O fortalecimento da identidade colectiva fez com que os/as trabalhadores/as, reunidos/as nos organismos colectivos, identificassem-se pelos interesses comuns e pela solidariedade recíproca, rompendo com o individualismo e a hierarquia.
Em Portugal, não foram poucos os esforços dos trabalhadores em estabelecer a ligação entre as empresas autogeridas e entre essas e as unidades colectivas de produção da Reforma Agrária e ainda com as comissões de moradores dos bairros populares. A urgência da unificação era sentida pelos trabalhadores, como está expresso no informativo da Sogantal:
Camaradas, não podemos permitir que tentem isolar as lutas destas e de outras lutas. Os nossos problemas são os mesmos de todos os trabalhadores.
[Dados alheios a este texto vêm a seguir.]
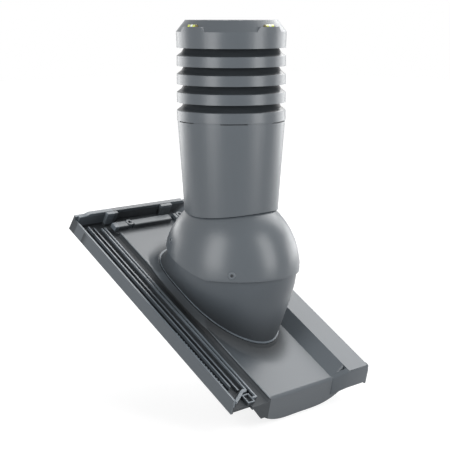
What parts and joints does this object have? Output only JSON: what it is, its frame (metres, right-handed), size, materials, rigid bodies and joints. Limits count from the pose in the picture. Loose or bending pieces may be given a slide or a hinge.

Só unidos e organizados os resolveremos. Porém, apesar dos esforços dos/as trabalhadores/as em estabelecer a ligação entre as empresas autogeridas e entre essas e as comissões de trabalhadores e moradores, culminando na constituição da Comissão Inter-Empresas, que abrangia toda a Grande Lisboa, a unicidade das lutas não desenvolveu um processo amplo e geral, a não ser no interior das unidades de produção, pois aí verifica-se que os/as trabalhadores/as, unidos/as na luta, tentaram conquistar a sua autonomia.
Devido às debilidades do processo revolucionário português, que não chegou a ser uma revolução, a democracia capitalista acabou por se impor pela força, através do golpe militar do 25 de Novembro: pela recuperação das lutas o capitalismo democrático renovou os seus quadros de gestão e organização do processo produtivo; e tomou a democracia eleitoral como seu modelo político.
Para as mulheres, algumas conquistas perduraram ao longo dos anos, muitas outras foram perdidas (como a reforma aos 50 anos, quando para os homens era aos 55 anos), mas a lógica patriarcal e a precariedade da classe operária feminina ainda são elementos presentes até hoje, com uma neblina a esconder os salários mais baixos, a dupla jornada de trabalho, o assédio moral e sexual no local de trabalho e a violência machista.